E achas que a criação deste precedente possa mudar um pouco a perspetiva das instituições europeias no futuro em relação à questão da monetização da dívida de uma forma mais assumida?

Repara bem, se calhar o maior precedente foi com Trichet e com o Banco Central da Irlanda. O Banco Central da Irlanda adquiriu 30 mil milhões de euros de dívida pública da Irlanda diretamente e o governador do Banco Central da Irlanda disse “não, não, isto não é monetização da dívida”, portanto, é um pouco como a história do Rei vai nu. Os altos responsáveis dizem “não, isto não é monetização de dívida”, e interpretam isso como não sendo, e está o ponto acabado. É como os americanos usam muito esta expressão, de vamos para a guerra e depois um político diz, para acabar com a guerra, “então, vocês declarem vitória e venham-se embora”. Portanto, é esta ideia. Declaram que aquilo não era monetização de dívida, mas na realidade, era.
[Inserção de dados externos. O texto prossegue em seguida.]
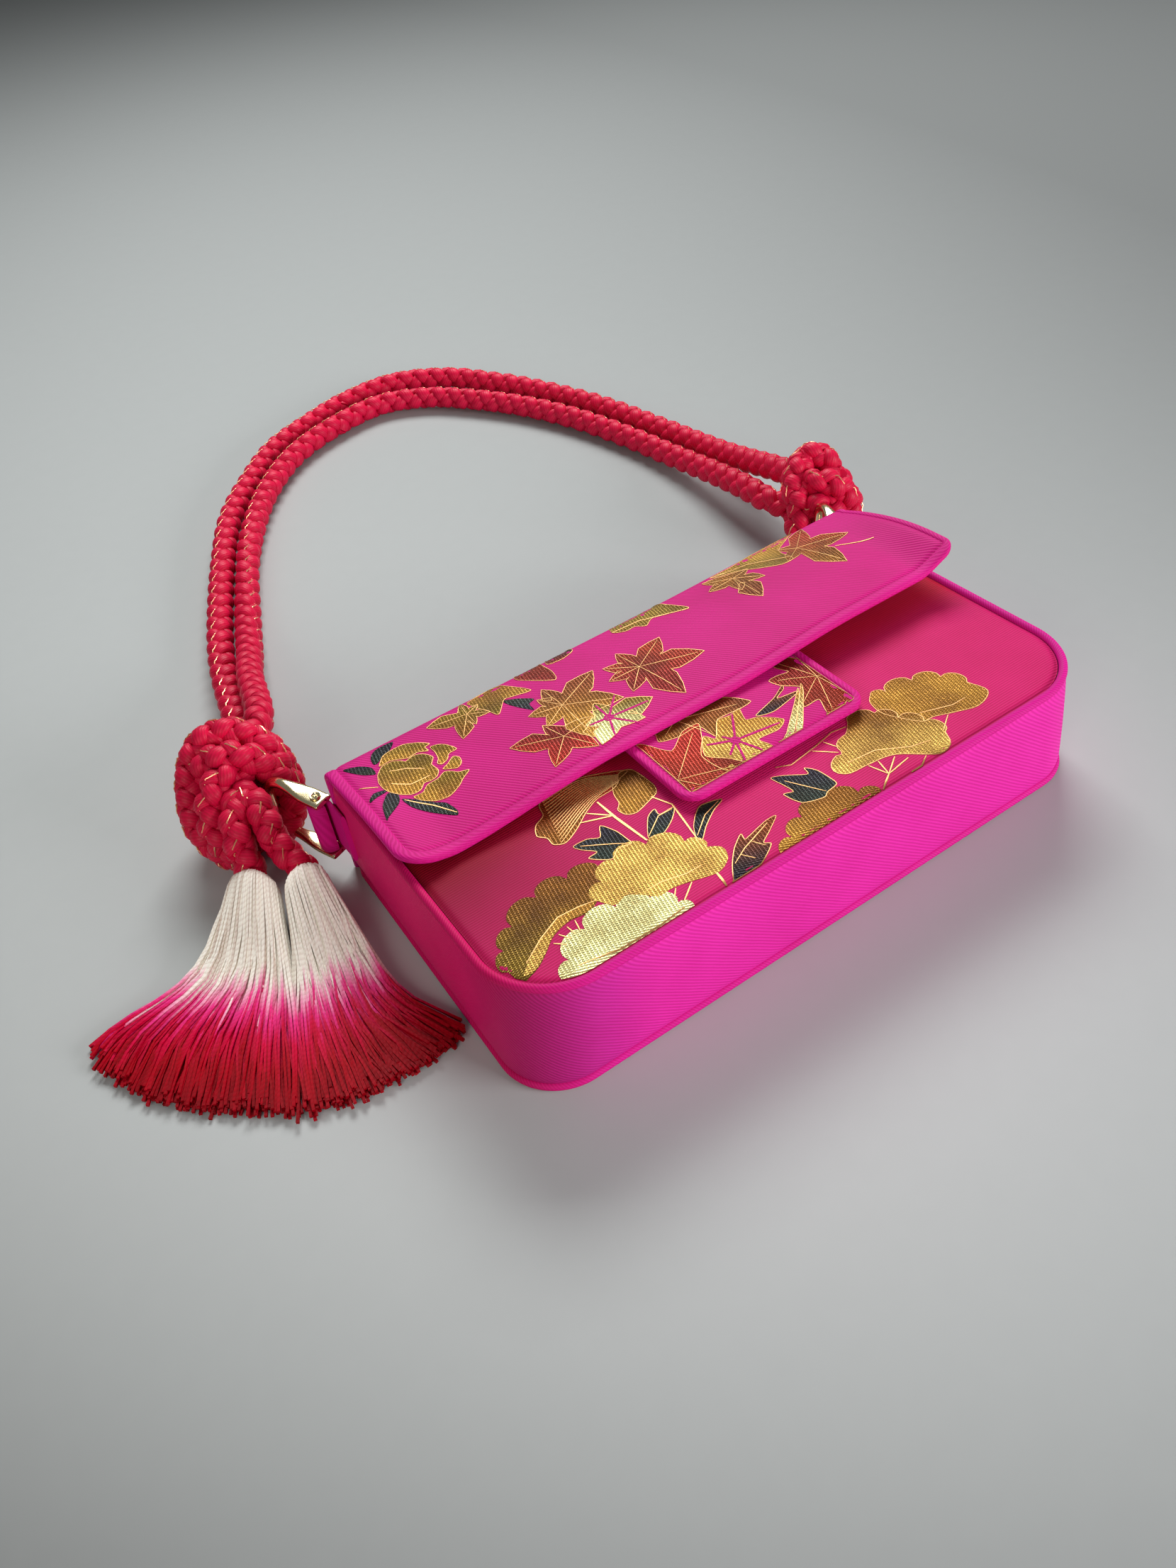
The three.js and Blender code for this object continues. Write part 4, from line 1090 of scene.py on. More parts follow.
tongue_4 = [
    (8.6, -4.9), (6.4, -11.5), (11, -13.5), (17.4, -20.5), (12.5, -23.5), (3.2, -22.8), (4.9, -27.9),
    (4.9, -31.4), (-3.6, -31.9), (-11.8, -31.9), (-16.8, -26.8), (-18.5, -16.5), (-11.4, -8.5),
    (-8.7, -12.5), (-2, -4.8), (3.6, -5.7)]
tongue_5 = [
    (-36, 7.4), (-30.8, 3.2), (-25.1, -6.9), (-15.6, -0.9), (-8.1, -1.1), (-11.9, -8.1), (-17.5, -17.3),
    (-11.3, -24), (-8.3, -30.3), (-16.6, -30.6), (-23.3, -29.9), (-22.9, -32.6), (-28.6, -33.5),
    (-34.1, -31.3), (-35.3, -27.7), (-35, -13.5), (-36.4, -2.2)]
in_tongue = (tongue_x - 39.2, tongue_x + 39.2, -28.5, 15)
tongue_shapes = [
    (tongue_3, BROWN_GOLD, BROWN),
    (tongue_2, NAVY, BROWN),
    (tongue_1, RED_BROWN, DARK_RED),
    (stem_1, PALE_GOLD, GOLD),
    (stem_2, PALE_GOLD, GOLD),
    (tongue_4, BRIGHT_GOLD, GOLD),
    (tongue_5, RED_BROWN, RED),
]
tongue_shapes = [(clipped(curved(points, 0.6), *in_tongue), a, b) for points, a, b in tongue_shapes]
tongue_lines = rings([shape[0] for shape in tongue_shapes])
tongue_hearts = [
    ((43.7, -9.5), [(48.9, 7.2), (37, 7.8), (29, -1), (28, -19), (34, -30), (50, -26), (50, -10)]),
    ((-13.3, 6.5), [(12.2, -3.2), (-25.5, 8.9), (-8, -10.8), (-22, 1.5)]),
    ((-32.6, -20.5), [(-11, -2.4), (-34.7, 6), (-10, -29), (-27, -34), (-34, -30.6)])]
for leaf in tongue_hearts:
    tongue_lines += veins(*leaf)
tongue_lines = [(clipped(points, *in_tongue), width) for points, width in tongue_lines]
t_veins = [
    (4.8, -5.3), (15.8, -21.1), (1, -28.4), (-7.6, -28.4), (-10.4, -22.9), (-13.9, -12.8), (-6.4, -12.9)]
bare_tongue = ribbon_form(open_veins((-3.7, -17.8), t_veins, 1.6, *in_tongue), tongue_face, 0.04)
fit(make("tongue_bare_veins", bare_tongue, flap_satin), "flap", "magenta_satin")
print_foil("tongue", "leaves", tongue_shapes, tongue_lines, tongue_face, "flap", "magenta_satin")

pine_1 = (
    [(55.4, -27), (61.1, -29.5), (73.4, -31), (82.9, -36.8), (87.7, -45.8)],
    [(89.7, -54.4), (81.2, -58.2), (71.4, -55), (62.8, -51.4), (59.9, -51.6), (54, -43.4), (51.3, -36.7),
     (52.8, -29.3)])
pine_2 = (
    [(38, -33.2), (49.4, -35.7), (54, -43.4), (59.6, -51.3), (60.8, -60.7)],
    [(57.9, -66.2), (53.2, -67.6), (49.3, -66.5), (38, -57.1), (27.5, -55), (18.9, -53.8), (16.2, -50.1),
     (17.8, -46.3), (22.6, -44), (25, -44.8), (26, -40.3), (29.3, -37.8), (33.3, -37.3)])
pine_3 = ([(-24.4, -69.4), (-17, -65), (-8, -59.9), (4.4, -57.9), (15.3, -63.3), (21.8, -69.2)], [(0, -70)])
leaf_4 = [
    (-3.3, -37.3), (1.4, -39.5), (8.2, -44.5), (9.4, -41.2), (12, -45.1), (12.8, -51), (12.5, -55.1),
    (7.3, -56.1), (4.4, -57.4), (-3.1, -54.4), (-5.4, -46.9), (-1.7, -48), (-2.1, -43.5)]
leaf_5 = [
    (-14.4, -53.3), (-18.8, -52.9), (-28.1, -55), (-30.2, -55.2), (-29.6, -52.3), (-35.7, -56.3),
    (-41.2, -62), (-45.5, -68.2), (-44.8, -69.2), (-38.3, -69.2), (-30.2, -66.3), (-24.5, -62.7),
    (-26.2, -60.6), (-20.7, -57.4)]
pine_6 = (
    [(-86.3, -44.8), (-80, -38.9), (-70.8, -33.3), (-57.8, -34.6), (-46.7, -42.3), (-42.2, -49.5)],
    [(-38.4, -52.8), (-39.8, -58), (-45.1, -61.2), (-47.9, -61.3), (-55.9, -58.9), (-63.3, -57),
     (-68.7, -57.2), (-71.7, -54.1), (-77.1, -49.6), (-82.2, -50.7)])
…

Draghi teve muito mais cuidado e foi muito mais inteligente na forma como fez este programa, fê-lo a procurar envolver os pares todos, apesar de ter tido a oposição da Alemanha, mas o mandato de Draghi termina em 2019, a seguir é muito provável que venha alguém com ligações, ou com a visão dos alemães, e parece-me que o programa de monetização de dívida não terá qualquer chance a partir dessa data. Eu penso que este programa é temporário.

Vai mesmo ser temporário.

Sim, mas o temporário depende das pessoas que lá estão. Eles são um banco central independente, eu estou a tentar adivinhar o que as pessoas farão, porque eles podem fazer o que bem entenderem nessa matéria, como, aliás Draghi fez, e o atual Conselho do BCE fez.